O ex-ministro do Meio Ambiente, deputado Sarney Filho (PV-MA), participou da conversa. Disse que a liberação dos transgênicos no Brasil interessa apenas aos EUA, que não desejariam a concorrência da soja convencional no futuro.

- Como não há segurança de certificação, eles querem colocar o Brasil no lugar comum. Aí, perdemos o diferencial - ponderou Sarney Filho.

Na Esplanada dos Ministérios, os militantes liderados pelo MST entraram em confronto com a Polícia Militar, mas não chegaram a invadir o Ministério da Agricultura. João Paulo Rodrigues, da Coordenação Nacional do MST, acusou o governo de querer liberar a soja transgênica para satisfazer interesses dos grandes plantadores do Rio Grande do Sul. Disse que o MST vai romper com os parlamentares do PT que estão apoiando os transgênicos.

- A luta é mais ampla, porque não envolve apenas soja, mas algodão, milho e outras culturas que não sabemos.

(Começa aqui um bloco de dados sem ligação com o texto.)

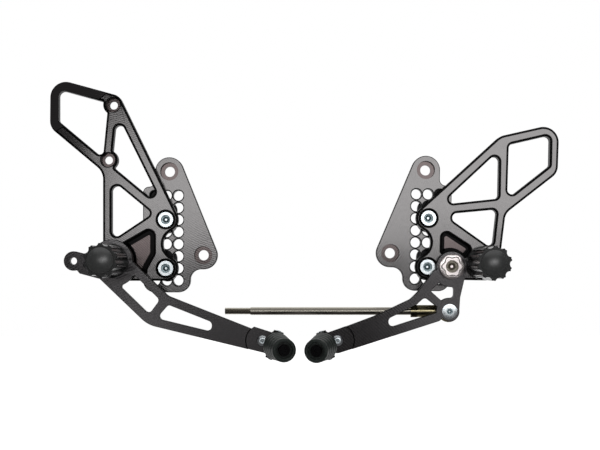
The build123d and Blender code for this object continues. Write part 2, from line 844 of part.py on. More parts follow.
def toe_spindle(toe):
    """Hinged spindle: knuckle on the pin, flange and core inside the rubber."""
    peg = leaning(toe)
    knuckle = across(toe, toe_pin_out, toe_pin_height, -knuckle_half_width)
    core_end = toe_stack - toe_rubber_mouth_depth
    with BuildPart() as spindle:
        with BuildSketch(knuckle):
            Circle(knuckle_radius)
        extrude(amount=2 * knuckle_half_width)
        with BuildSketch(peg):
            Rectangle(2 * knuckle_half_width, 2 * knuckle_radius)
        extrude(amount=toe_flange_start)
        with BuildSketch(peg.offset(toe_flange_start)):
            Circle(toe_flange / 2)
        extrude(amount=toe_flange_thick)
        with BuildSketch(peg.offset(toe_flange_start)):
            Circle(toe_core / 2)
        extrude(amount=core_end - toe_flange_start)
        with BuildSketch(knuckle):
            Circle(toe_pin / 2 + running_gap)
        extrude(amount=2 * knuckle_half_width, mode=Mode.SUBTRACT)
        with BuildSketch(peg.offset(core_end)):
            Circle(toe_screw / 2)
        extrude(amount=-end_screw_depth, mode=Mode.SUBTRACT)
    return spindle.part


def toe_rubber(toe):
    """Tapered rubber sleeve in rings, hollowed at its mouth."""
    peg = leaning(toe)
    base = toe_flange_start + toe_flange_thick
    pitch = toe_rubber_length / toe_rubber_rings
    half_groove = toe_rubber_groove_width / 2
    profile = [(toe_core / 2, 0), (toe_rubber_base / 2, 0)]
    for ring_count in range(1, toe_rubber_rings):
        height = ring_count * pitch
        wide = (toe_rubber_base + (toe_rubber_tip - toe_rubber_base) * height / toe_rubber_length) / 2
        profile.append((wide, height - half_groove))
        profile.append((wide - toe_rubber_groove, height))
        profile.append((wide, height + half_groove))
    profile += [(toe_rubber_tip / 2, toe_rubber_length), (toe_rubber_mouth / 2, toe_rubber_length)]
    floor = toe_rubber_length - toe_rubber_mouth_depth
    profile += [(toe_rubber_mouth / 2, floor), (toe_core / 2, floor)]
    section = Plane(origin=peg.offset(base).origin, x_dir=peg.x_dir, z_dir=peg.y_dir * -1)
    with BuildPart() as rubber:
        with BuildSketch(section):
            with BuildLine():
                Polyline(*profile, close=True)
            make_face()
        revolve(axis=Axis(section.origin, peg.z_dir))
    return rubber.part


def toe_end_screw(toe):
    """Flat screw in the rubber's mouth that holds the sleeve on its core."""
    peg = leaning(toe)
    seat = toe_stack - toe_rubber_mouth_depth
    with BuildPart() as screw:
        with BuildSketch(peg.offset(seat)):
            Circle(end_screw_head / 2)
        extrude(amount=end_screw_head_height)
        chamfer(screw.edges().filter_by(GeomType.CIRCLE), end_screw_edge)
        with BuildSketch(peg.offset(seat - end_screw_depth)):
            Circle(toe_screw / 2)
        extrude(amount=end_screw_depth)
        with BuildSketch(peg.offset(seat + end_screw_head_height)):
            RegularPolygon(end_screw_socket / 2, 6, major_radius=False)
        extrude(amount=-end_screw_socket_depth, mode=Mode.SUBTRACT)
    return screw.part


def pivot_bolt(face, place):
    """Shoulder bolt of the gear lever: star recess, socket, plain shoulder and threaded end."""
    with BuildPart() as bolt:
        with BuildSketch(face.offset(lever_front + lever_gap)):
            with Locations(place):
                Circle(pivot_head / 2)
        extrude(amount=pivot_head_height)
        chamfer(bolt.faces().sort_by(Axis.Y)[0].edges(), pivot_head_edge)
        with BuildSketch(face.offset(bracket_front)):
            with Locations(place):
                Circle(pivot_shoulder / 2)
        extrude(amount=lever_front + lever_gap - bracket_front)
        with BuildSketch(face.offset(bracket_back + thread_short)):
            with Locations(place):
                Circle(bolt_shaft / 2)
        extrude(amount=bracket_thick - thread_short)
        top = face.offset(lever_front + lever_gap + pivot_head_height)
        with BuildSketch(top):
            with Locations(place):
                RegularPolygon(pivot_star / 2, 3, rotation=90)
                RegularPolygon(pivot_star / 2, 3, rotation=-90)
                Circle(pivot_star_valley / 2)
        extrude(amount=-pivot_star_depth, mode=Mode.SUBTRACT)
        with BuildSketch(top):
            with Locations(place):
                RegularPolygon(pivot_socket / 2, 6, major_radius=False)
        extrude(amount=-pivot_socket / 2, mode=Mode.SUBTRACT)
    return bolt.part


def rod_axis():
    """Plane at the rod end's ball, z along the rod and x toward the rider."""
    ball_height = lever_back - ball_spacer - ball_width / 2
    middle = gear_face.from_local_coords((rod_joint[0], rod_joint[1], ball_height))
    return Plane(origin=middle, x_dir=(0, -1, 0), z_dir=(-1, 0, 0))


def rod_end():
    """Rod end: round eye on a threaded shank."""
    rod = rod_axis()
    eye = Plane(origin=rod.origin, x_dir=(1, 0, 0), z_dir=(0, -1, 0))
    with BuildPart() as housing:
        with BuildSketch(eye.offset(-rod_eye_width / 2)):
            Circle(rod_eye / 2)
        extrude(amount=rod_eye_width)
        chamfer(housing.edges().filter_by(GeomType.CIRCLE), rod_eye_edge)
        with BuildSketch(rod.offset(rod_shank_start)):
            Circle(rod_shank / 2)
        extrude(amount=rod_shank_length - rod_shank_start)
        with Locations(rod.origin):
            Sphere(ball_diameter / 2 + running_gap, mode=Mode.SUBTRACT)
        with BuildSketch(rod.offset(rod_shank_length)):
            Circle(rod_thread / 2)
        extrude(amount=rod_start - rod_shank_length, mode=Mode.SUBTRACT)
    return housing.part


def rod_ball():
    """Ball of the rod end, flat on both sides and bored for its bolt."""
    rod = rod_axis()
    eye = Plane(origin=rod.origin, x_dir=(1, 0, 0), z_dir=(0, -1, 0))
    with BuildPart() as ball:
        with Locations(rod.origin):
            Sphere(ball_diameter / 2)
        with BuildSketch(eye.offset(-ball_width / 2)):
            Circle(ball_diameter)
        extrude(amount=ball_width, mode=Mode.INTERSECT)
        with BuildSketch(eye.offset(-ball_width / 2)):
            Circle(rod_bolt / 2 + thread_gap)
        extrude(amount=ball_width, mode=Mode.SUBTRACT)
    return ball.part


def rod_bolt_part():
    """Countersunk bolt through lever, spacer, ball and nut."""
    place = rod_joint
    with BuildPart() as bolt:
        with BuildSketch(gear_face.offset(lever_front)):
            with Locations(place):
                Circle(rod_bolt_head / 2)
        extrude(amount=-rod_head_depth, taper=45)
        with BuildSketch(gear_face.offset(rod_bolt_end)):
            with Locations(place):
                Circle(rod_bolt / 2)
        extrude(amount=lever_front - rod_head_depth - rod_bolt_end)
        with BuildSketch(gear_face.offset(lever_front)):
            with Locations(place):
                RegularPolygon(rod_bolt_socket / 2, 6, major_radius=False)
        extrude(amount=-rod_bolt_socket_depth, mode=Mode.SUBTRACT)
    return bolt.part


def hexagon_nut(plane, across_flats, bore_radius, thick):
    """Hexagon nut with its edges turned off."""
    with BuildPart() as nut:
        with BuildSketch(plane):
            RegularPolygon(across_flats / 2, 6, major_radius=False)
        extrude(amount=thick)
        with BuildSketch(plane):
            Circle(across_flats / 2 * nut_crown)
        extrude(amount=thick, mode=Mode.INTERSECT)
        with BuildSketch(plane):
            Circle(bore_radius)
        extrude(amount=thick, mode=Mode.SUBTRACT)
    return nut.part


def linkage_rod():
    """Plain rod, turned down and threaded at both ends."""
    rod = rod_axis()
    body_start = rod_shank_length + lock_nut_thick
    body_end = rod_reach - rod_thread_length
    with BuildPart() as bar:
        with BuildSketch(rod.offset(rod_start)):
            Circle(rod_thread / 2)
        extrude(amount=rod_reach - rod_start)
        with BuildSketch(rod.offset(body_start)):
            Circle(rod_diameter / 2)
        extrude(amount=body_end - body_start)
        chamfer(bar.faces().sort_by(Axis.X)[0].edges(), bolt_edge)
    return bar.part


parts = {}
for side, face, hand in (("brake", brake_face, 1), ("gear", gear_face, -1)):
    parts[side + "_plate"] = adjuster_plate(face, hand)
    parts[side + "_bracket_bolts"] = Compound(children=bracket_bolts(face, hand))
    parts[side + "_nut_bars"] = Compound(children=nut_bars(face, hand))
parts["brake_bracket"] = brake_bracket
parts["gear_bracket"] = gear_bracket
parts["brake_pedal"] = pedal
parts["gear_lever"] = gear_lever

washer_front = bracket_front + washer_thick
sleeve_run = sleeve_outer + 2 * running_gap
washer = 2 * (pocket_rim - washer_inset)
washer_bore = sleeve_outer + 2 * washer_clearance
parts["pedal_washer"] = ring(brake_face, brake_peg, washer, washer_bore, bracket_front, washer_front)
parts["pedal_sleeve"] = ring(brake_face, brake_peg, sleeve_outer, sleeve_inner, bracket_front, pedal_peg_seat)
parts["pedal_bush"] = ring(brake_face, brake_peg, pedal_bush_outer, sleeve_run, lever_back, lever_front)
shoulder_run = pivot_shoulder + 2 * running_gap
washer = 2 * lever_hub - washer_inset
washer_bore = pivot_shoulder + 2 * washer_clearance
parts["lever_washer"] = ring(gear_face, gear_pivot, washer, washer_bore, bracket_front, washer_front)
parts["lever_bush"] = ring(gear_face, gear_pivot, lever_bush_outer, shoulder_run, lever_back, lever_front)
parts["pivot_bolt"] = pivot_bolt(gear_face, gear_pivot)
collar = peg_flange - 2 * peg_collar_inset
parts["peg_collar"] = ring(gear_face, gear_peg, collar, peg_bore, bracket_front, gear_peg_seat)

for side, face, place, peg_seat, lug in (
    ("brake", brake_face, brake_peg, pedal_peg_seat, brake_peg_lug),
    ("gear", gear_face, gear_peg, gear_peg_seat, gear_peg_lug),
):
    parts[side + "_peg"] = foot_peg(face, place, peg_seat, lug)
    parts[side + "_peg_cap"] = peg_cap(face, place, peg_seat)
    bolt_seat = peg_seat + peg_floor
    bolt_end = bracket_back + thread_short
    parts[side + "_peg_bolt"] = socket_bolt(
        face, place, bolt_seat, bolt_head, bolt_head_height, bolt_shaft, bolt_end, bolt_socket
    )

for side, toe in (("brake", brake_toe), ("gear", gear_toe)):
    parts[side + "_toe_block"] = toe_block(toe)
    parts[side + "_toe_screw"] = toe_screw_part(toe)
    parts[side + "_toe_pin"] = toe_pin_part(toe)
    parts[side + "_toe_spring"] = Compound(children=toe_springs(toe))
    parts[side + "_toe_spindle"] = toe_spindle(toe)
    parts[side + "_toe_rubber"] = toe_rubber(toe)
    parts[side + "_toe_end_screw"] = toe_end_screw(toe)

parts["rod_end"] = rod_end()
parts["rod_ball"] = rod_ball()
parts["rod_bolt"] = rod_bolt_part()
spacer_bore = rod_bolt + 2 * thread_gap
spacer_back = lever_back - ball_spacer
parts["rod_spacer"] = ring(gear_face, rod_joint, ball_spacer_outer, spacer_bore, spacer_back, lever_back)
ball_back = lever_back - ball_spacer - ball_width
nut_plane = Plane(
    origin=gear_face.from_local_coords((rod_joint[0], rod_joint[1], ball_back - rod_nut_thick)),
    x_dir=gear_face.x_dir,
    z_dir=gear_face.z_dir,
)
parts["rod_nut"] = hexagon_nut(nut_plane, rod_nut_across, rod_bolt / 2 + thread_gap, rod_nut_thick)
lock_nut_plane = rod_axis().offset(rod_shank_length)
parts["lock_nut"] = hexagon_nut(lock_nut_plane, lock_nut_across, rod_thread / 2 + thread_gap, lock_nut_thick)
parts["shift_rod"] = linkage_rod()

os.makedirs("parts", exist_ok=True)
for name, part in parts.items():
    part.label = name
    export_step(part, f"parts/{name}.step")
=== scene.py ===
import bpy
import json
from math import asin, atan2, cos, pi, radians, sin
from mathutils import Matrix, Vector


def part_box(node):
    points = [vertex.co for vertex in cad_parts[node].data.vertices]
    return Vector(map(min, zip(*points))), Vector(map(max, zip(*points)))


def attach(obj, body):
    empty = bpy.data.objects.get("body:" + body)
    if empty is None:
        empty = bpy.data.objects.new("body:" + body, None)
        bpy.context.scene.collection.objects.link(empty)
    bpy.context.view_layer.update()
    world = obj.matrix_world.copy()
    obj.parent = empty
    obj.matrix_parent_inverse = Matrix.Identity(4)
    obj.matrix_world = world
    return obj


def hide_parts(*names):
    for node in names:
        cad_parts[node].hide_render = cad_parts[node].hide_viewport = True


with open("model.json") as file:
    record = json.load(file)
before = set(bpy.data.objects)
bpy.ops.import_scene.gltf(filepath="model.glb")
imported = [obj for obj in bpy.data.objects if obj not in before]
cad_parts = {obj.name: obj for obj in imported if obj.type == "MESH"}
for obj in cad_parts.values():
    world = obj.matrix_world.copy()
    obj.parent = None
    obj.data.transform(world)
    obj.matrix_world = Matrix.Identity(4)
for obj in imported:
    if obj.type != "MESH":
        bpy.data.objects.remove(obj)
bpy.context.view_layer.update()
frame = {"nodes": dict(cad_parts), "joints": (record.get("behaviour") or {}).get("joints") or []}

MM = 0.001
bpy.ops.object.select_all(action="DESELECT")
scene = bpy.context.scene
scene.view_settings.view_transform = "Standard"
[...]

No início da noite, o presidente em exercício, José Alencar, convocou uma reunião de emergência com nove ministros no Planalto, para ''aprofundar o debate'' sobre o tema. A decisão pode ser adiada até o retorno do presidente Luiz Inácio Lula da Silva. Ele está diante de um dos maiores dilemas do governo: confrontar a Justiça e os movimentos ambientalistas ou enfrentar a desobediência civil dos agricultores do Rio Grande do Sul.